Stated goal:
Your task is to return, exactly, the run of lines starting at the line holding "color(turquoise)" and ending at the line holding "if empty is", both ends included and no other lines.

************

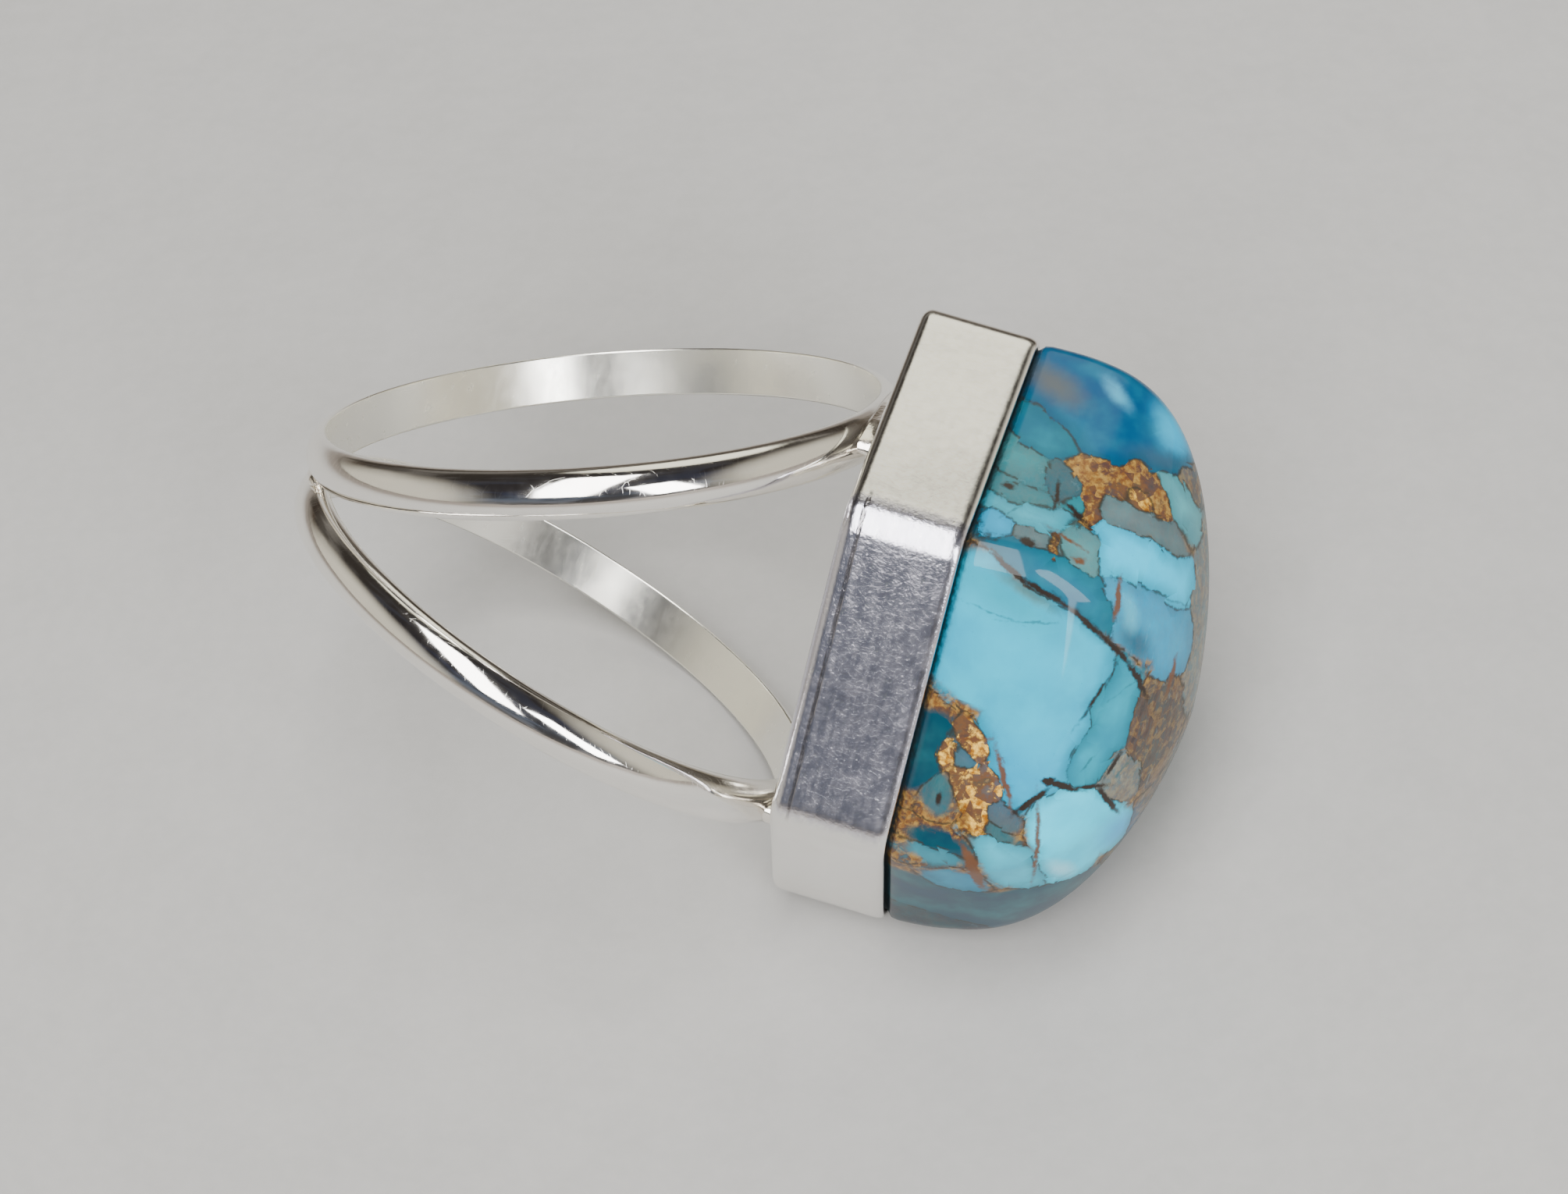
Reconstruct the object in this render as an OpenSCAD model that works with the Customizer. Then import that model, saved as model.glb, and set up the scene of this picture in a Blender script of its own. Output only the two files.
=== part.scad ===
// Turquoise ring with a split shank, lying on a level surface as it rests by itself.
// Two half-round bands are soldered side by side at the palm and lean apart towards the
// head. The head is a deep bezel with a long six-sided outline, closed behind by a plate,
// and it holds one tall cabochon.
// The ring is drawn in the head's own frame: X runs out through the stone, Y across the
// finger and Z along the finger. It is then turned into its rest pose with +Z up.

/* [Shank] */
// Inside diameter of the finger hole
hole_d = 17.3; // [15:0.1:22]
// Width of each band
band_w = 1.55; // [1.3:0.05:1.8]
// Thickness of each band at its crown
band_t = 0.65; // [0.55:0.05:0.75]
// Thickness of each band at its two edges
band_edge = 0.15; // [0.1:0.05:0.25]
// Angle by which each band leans away from the middle of the finger
band_lean = 18; // [14:0.5:22]
// Distance of each band's middle from the other's edge, at the palm
palm_offset = 0.75; // [0.65:0.05:0.8]
// Radius of the solder that fills the groove at the palm
seam_r = 0.2; // [0.15:0.05:0.3]
// Angle of the shank that this solder covers to each side of the palm
seam_reach = 14; // [8:1:20]
// Angle by which the head is turned against the shank
head_turn = 7.5; // [0:0.5:10]

/* [Bezel] */
// Thickness of the back plate
plate_t = 0.6; // [0.5:0.05:0.9]
// Depth to which the bands' crowns are let into the back plate
seat_depth = 0.16; // [0.1:0.02:0.3]
// Height of the bezel wall above the back plate
wall_h = 3.11; // [2.5:0.01:4]
// Thickness of the bezel wall
wall_t = 0.3; // [0.25:0.05:0.4]
// Distance of the outline's upper tip from the middle
tip_up = 10.2; // [9.5:0.1:11]
// Distance of the outline's lower tip from the middle
tip_down = 9.7; // [9:0.1:10.5]
// Half width of the outline at its two upper corners
shoulder_y = 6.4; // [6:0.1:7]
// Height of the two upper corners above the middle
shoulder_z = 4.65; // [4:0.05:5]
// Half width of the outline at its lower corner on the near side
near_hip_y = 5.8; // [5.6:0.1:6.4]
// Depth of that corner below the middle
near_hip_z = 5.4; // [4.8:0.1:5.8]
// Half width of the outline at its lower corner on the far side, where the head rests
far_hip_y = 6.5; // [5.6:0.1:6.8]
// Depth of that corner below the middle
far_hip_z = 4.745; // [4.4:0.005:5.4]
// Corner radii of the upper tip, an upper corner, a lower corner and the lower tip
tip_up_r = 0.8; // [0.7:0.1:1.2]
shoulder_r = 1.3; // [1:0.1:2]
hip_r = 1.6; // [1:0.1:2.4]
tip_down_r = 2; // [1:0.1:2.4]

/* [Stone] */
// Gap between the stone and the silver around it
stone_gap = 0.05; // [0.03:0.01:0.1]
// Height of the stone above the bezel's rim
stone_h = 7.5; // [5:0.1:9]
// How far the stone's side lies inside the bezel's outline, just above the rim
stone_inset = 0.12; // [0:0.02:0.3]
// Share of the stone's height over which it swells out above the rim
swell = 0.04; // [0.02:0.01:0.08]
// Share of the stone's height up to which its six sides stay straight
straight_part = 0.3; // [0.1:0.05:0.5]
// Share of the stone's height, counted on past its top, at which the six sides become an oval
oval_part = 1.2; // [1:0.1:1.5]
// How late the dome starts to close, and how flat its top is
dome_late = 3; // [2:0.1:4]
dome_flat = 1.6; // [1.2:0.1:2.4]
// Height of the section's middle at the rim and at the stone's top
stone_mid_low = -0.8; // [-1.5:0.1:0.5]
stone_mid_top = 0.1; // [-0.5:0.1:1]

/* [Rest pose] */
// Angle by which the ring is turned about the stone's own direction, onto its lower side
side_lean = 37.4; // [0:0.05:60]
// Angle by which the stone's direction dips below level
nose_dip = 9.95; // [0:0.05:20]
// Angle by which the resting ring is turned on the surface
table_turn = -17.7; // [-180:0.1:180]

/* [Hidden] */
silver = [0.76, 0.75, 0.72];
turquoise = [0.22, 0.62, 0.70];

hole_r = hole_d / 2;
// Circle of the band's domed side, through the tops of its two edges
dome_rise = band_t - band_edge;
dome_r = (pow(band_w / 2, 2) + pow(dome_rise, 2)) / (2 * dome_rise);

// Furthest reach of the bands' crowns towards the head, seen along the turned head's X
loop_mid_x = -hole_r * (1 - cos(band_lean));
crown_span = norm([cos(head_turn) * cos(band_lean), sin(head_turn)]);
crown_x = loop_mid_x * cos(head_turn) + (hole_r + band_t) * crown_span;
plate_x = crown_x - seat_depth;
cup_x = plate_x + plate_t;
rim_x = cup_x + wall_h;

// Outline of the bezel: sharp corners in the Y-Z plane, counterclockwise, with their radii
CORNER_Y = 0;
CORNER_Z = 1;
CORNER_R = 2;
corners = [
    [0, tip_up, tip_up_r],
    [-shoulder_y, shoulder_z, shoulder_r],
    [-near_hip_y, -near_hip_z, hip_r],
    [0, -tip_down, tip_down_r],
    [far_hip_y, -far_hip_z, hip_r],
    [shoulder_y, shoulder_z, shoulder_r],
];
corner_count = len(corners);
function at(i) = (i + corner_count) % corner_count;
function corner_point(i) = [corners[at(i)][CORNER_Y], corners[at(i)][CORNER_Z]];
function unit(v) = v / norm(v);
// Outward normal of the side from corner i to the next one
function side_normal(i) =
    let (along = unit(corner_point(i + 1) - corner_point(i)))
    [along[1], -along[0]];
// Middle of the arc that rounds corner i and touches both of its sides
function arc_middle(i) =
    let (n = unit(side_normal(i - 1) + side_normal(i)))
    corner_point(i) - n * corners[at(i)][CORNER_R] / (n * side_normal(i));
// Directions of the normals round corner i, from one side's to the next one's
arc_steps = 8;
function angle_of(v) = atan2(v[1], v[0]);
function arc_angles(i) =
    let (
        from = angle_of(side_normal(i - 1)),
        turn = (angle_of(side_normal(i)) - from + 720) % 360
    )
    [for (k = [0:arc_steps]) from + turn * k / arc_steps];
// Points round the outline, drawn in by inset
function outline_points(inset) = [
    for (i = [0:corner_count - 1], a = arc_angles(i))
        arc_middle(i) + (corners[i][CORNER_R] - inset) * [cos(a), sin(a)]
];
// Tangent lines round the outline, each with its outward normal and its distance from the
// stone's middle at the rim
tangents = [
    for (i = [0:corner_count - 1], a = arc_angles(i))
        let (n = [cos(a), sin(a)])
        [n, n * (arc_middle(i) - [0, stone_mid_low]) + corners[i][CORNER_R]]
];
// Reach of the outline from the stone's middle in the direction u
function outline_reach(u, inset) = min([
    for (t = tangents)
        if (t[0] * u > 0.05) (t[1] - inset) / (t[0] * u)
]);
// Reach of an oval with the same width, top and bottom
oval_top = tip_up - stone_inset - stone_mid_low;
oval_bottom = tip_down - stone_inset + stone_mid_low;
oval_side = max([for (p = outline_points(stone_inset)) p[0]]);
function oval_reach(u) =
    1 / norm([u[0] / oval_side, u[1] / (u[1] > 0 ? oval_top : oval_bottom)]);

// Sections of the stone from its flat back to just under its top, as shares of the height
// above the rim; the first two lie in the cup
stone_dirs = 72;
dome_steps = 18;
levels = [
    -(wall_h - stone_gap) / stone_h,
    0.005,
    swell,
    for (k = [2:dome_steps - 1]) sin(90 * k / dome_steps)
];
function dome_share(s) = pow(1 - pow(s, dome_late), 1 / dome_flat);
function stone_reach(s, u) =
    s < swell
        ? outline_reach(u, wall_t + stone_gap)
        : let (mix = max(0, min(1, (s - straight_part) / (oval_part - straight_part))))
          dome_share(s) * (outline_reach(u, stone_inset) * (1 - mix) + oval_reach(u) * mix);
function stone_mid(s) = stone_mid_low + (stone_mid_top - stone_mid_low) * pow(max(s, 0), 1.5);
stone_points = concat(
    [for (s = levels, k = [0:stone_dirs - 1])
        let (
            a = 360 * k / stone_dirs,
            u = [cos(a), sin(a)],
            r = stone_reach(s, u)
        )
        [rim_x + stone_h * s, r * u[0], stone_mid(s) + r * u[1]]],
    [[cup_x + stone_gap, 0, stone_mid_low], [rim_x + stone_h, 0, stone_mid_top]]
);
back_point = len(levels) * stone_dirs;
top_point = back_point + 1;
function ring_point(level, k) = level * stone_dirs + k % stone_dirs;
stone_faces = concat(
    [for (k = [0:stone_dirs - 1]) [back_point, ring_point(0, k), ring_point(0, k + 1)]],
    [for (j = [0:len(levels) - 2], k = [0:stone_dirs - 1])
        [ring_point(j, k), ring_point(j + 1, k), ring_point(j + 1, k + 1)]],
    [for (j = [0:len(levels) - 2], k = [0:stone_dirs - 1])
        [ring_point(j, k), ring_point(j + 1, k + 1), ring_point(j, k + 1)]],
    [for (k = [0:stone_dirs - 1])
        [ring_point(len(levels) - 1, k), top_point, ring_point(len(levels) - 1, k + 1)]]
);

// Turning a point about X, Y and Z in that order
function turned_x(p, a) = [p[0], p[1] * cos(a) - p[2] * sin(a), p[1] * sin(a) + p[2] * cos(a)];
function turned_y(p, a) = [p[0] * cos(a) + p[2] * sin(a), p[1], p[2] * cos(a) - p[0] * sin(a)];
function turned_z(p, a) = [p[0] * cos(a) - p[1] * sin(a), p[0] * sin(a) + p[1] * cos(a), p[2]];
function at_rest(p) = turned_z(turned_y(turned_x(p, -side_lean), nose_dip), table_turn);

// Outer points of the silver, to find where the turned ring lies
function band_point(side, a, across) =
    let (
        rise = sqrt(dome_r * dome_r - across * across) - dome_r + band_t,
        r = hole_r + rise,
        flat = [hole_r + r * cos(a), r * sin(a), across],
        leaned = turned_y(flat, -side * band_lean) + [-hole_r, 0, side * palm_offset]
    )
    turned_z(leaned, head_turn);
band_points = [
    for (side = [-1, 1], a = [0:1.5:358], share = [-1:0.25:1])
        band_point(side, a, share * band_w / 2)
];
head_points = [for (x = [plate_x, rim_x], p = outline_points(0)) [x, p[0], p[1]]];
rest_points = [for (p = concat(stone_points, band_points, head_points)) at_rest(p)];
low = [for (k = [0:2]) min([for (p = rest_points) p[k]])];
high = [for (k = [0:2]) max([for (p = rest_points) p[k]])];
to_origin = [-(low[0] + high[0]) / 2, -(low[1] + high[1]) / 2, -low[2]];

module rest_pose() {
    translate(to_origin)
        rotate([-side_lean, nose_dip, table_turn])
            children();
}

// One band: a full loop, flat inside and domed outside
module band() {
    rotate_extrude($fn = 144)
        intersection() {
            translate([hole_r + band_t - dome_r, 0]) circle(r = dome_r, $fn = 72);
            translate([hole_r, -band_w / 2]) square([band_t, band_w]);
        }
}

// Solder that fills the groove between the two bands at the palm
module palm_seam() {
    seam_path_r = hole_r + seam_r + 0.02;
    rotate([0, 0, 180 - seam_reach])
        rotate_extrude(angle = 2 * seam_reach, $fn = 144)
            translate([seam_path_r, 0]) circle(r = seam_r, $fn = 32);
    for (a = [180 - seam_reach, 180 + seam_reach])
        rotate([0, 0, a]) translate([seam_path_r, 0, 0]) sphere(r = seam_r, $fn = 32);
}

// Both bands lean apart from the palm and touch the head's back plate with their crowns
module shank() {
    rotate([0, 0, head_turn]) {
        for (side = [-1, 1])
            translate([-hole_r, 0, side * palm_offset])
                rotate([0, -side * band_lean, 0])
                    translate([hole_r, 0, 0])
                        band();
        palm_seam();
    }
}

// A slab of the outline from x_from to x_to, drawn in by inset, with its first axis along Y
module slab(x_from, x_to, inset) {
    translate([x_from, 0, 0])
        rotate([90, 0, 90])
            linear_extrude(height = x_to - x_from) polygon(outline_points(inset));
}

module head() {
    difference() {
        slab(plate_x, rim_x, 0);
        slab(cup_x, rim_x + 1, wall_t);
    }
}

// Bands, solder, back plate and bezel wall, soldered into one
module silver_setting() {
    color(silver)
        rest_pose() {
            shank();
            head();
        }
}

module turquoise_stone() {
    color(turquoise)
        rest_pose()
            polyhedron(points = stone_points, faces = stone_faces, convexity = 4);
}

silver_setting();
turquoise_stone();
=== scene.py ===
"""A turquoise ring with a split shank, lying on a pale floor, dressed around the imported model.

The silver and the stone are rebuilt here with the finish of the real ring: polished
half-round bands, a deep bezel with a rubbed-over rim, solder at the joints, and a tall
cabochon of pressed turquoise with dark veins and copper-coloured matrix.
Sizes are in millimetres, in the head's own frame: X runs out through the stone, Y across
the finger and Z along the finger. Meshes are in metres, in the part's frame.
"""

import logging
import math
from collections.abc import Callable
from dataclasses import dataclass
from enum import Enum

import bpy
import numpy as np
from mathutils import Matrix, Vector


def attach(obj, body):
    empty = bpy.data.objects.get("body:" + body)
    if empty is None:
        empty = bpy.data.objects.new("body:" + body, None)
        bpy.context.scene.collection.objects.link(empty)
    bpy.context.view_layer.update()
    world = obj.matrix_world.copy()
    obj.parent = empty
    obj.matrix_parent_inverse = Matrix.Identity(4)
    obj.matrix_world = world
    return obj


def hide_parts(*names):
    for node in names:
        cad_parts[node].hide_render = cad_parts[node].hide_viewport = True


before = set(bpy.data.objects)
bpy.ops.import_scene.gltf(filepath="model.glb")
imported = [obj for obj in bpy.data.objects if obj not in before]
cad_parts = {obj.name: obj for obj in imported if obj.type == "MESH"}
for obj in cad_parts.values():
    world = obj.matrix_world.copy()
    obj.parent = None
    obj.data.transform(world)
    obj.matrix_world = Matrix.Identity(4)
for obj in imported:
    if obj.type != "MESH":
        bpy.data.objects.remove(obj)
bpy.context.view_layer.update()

log = logging.getLogger("ring")
MM = 0.001
BODY = "root"


# Places


@dataclass(frozen=True)
class Sizes:
    """The ring's driving sizes in millimetres and degrees, as in the part's source."""

    hole_r: float = 8.65
    band_w: float = 1.55
    band_t: float = 0.65
    band_edge: float = 0.15
    band_lean: float = 18.0
    palm_offset: float = 0.75
    head_turn: float = 7.5
    seat_depth: float = 0.16
    plate_t: float = 0.6
    wall_h: float = 3.11
    wall_t: float = 0.3
    stone_gap: float = 0.05
    stone_h: float = 7.5
    stone_inset: float = 0.12
    swell: float = 0.04
    straight_part: float = 0.3
    oval_part: float = 1.2
    dome_late: float = 3.0
    dome_flat: float = 1.6
    stone_mid_low: float = -0.8
    stone_mid_top: float = 0.1

    @property
    def dome_r(self) -> float:
        """Radius of the bands' domed side."""
        rise = self.band_t - self.band_edge
        return ((self.band_w / 2) ** 2 + rise**2) / (2 * rise)

    @property
    def plate_x(self) -> float:
        """Where the back plate's outer face lies, let in on the bands' crowns."""
        lean, turn = math.radians(self.band_lean), math.radians(self.head_turn)
        middle = -self.hole_r * (1 - math.cos(lean)) * math.cos(turn)
        span = math.hypot(math.cos(turn) * math.cos(lean), math.sin(turn))
        return middle + (self.hole_r + self.band_t) * span - self.seat_depth

    @property
    def cup_x(self) -> float:
        """Where the floor of the bezel's cup lies."""
        return self.plate_x + self.plate_t

    @property
    def rim_x(self) -> float:
        """Where the bezel's rim lies."""
        return self.cup_x + self.wall_h


SIZE = Sizes()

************

Answer to the exercise:
    color(turquoise)
        rest_pose()
            polyhedron(points = stone_points, faces = stone_faces, convexity = 4);
}

silver_setting();
turquoise_stone();
=== scene.py ===
"""A turquoise ring with a split shank, lying on a pale floor, dressed around the imported model.

The silver and the stone are rebuilt here with the finish of the real ring: polished
half-round bands, a deep bezel with a rubbed-over rim, solder at the joints, and a tall
cabochon of pressed turquoise with dark veins and copper-coloured matrix.
Sizes are in millimetres, in the head's own frame: X runs out through the stone, Y across
the finger and Z along the finger. Meshes are in metres, in the part's frame.
"""

import logging
import math
from collections.abc import Callable
from dataclasses import dataclass
from enum import Enum

import bpy
import numpy as np
from mathutils import Matrix, Vector


def attach(obj, body):
    empty = bpy.data.objects.get("body:" + body)
    if empty is None:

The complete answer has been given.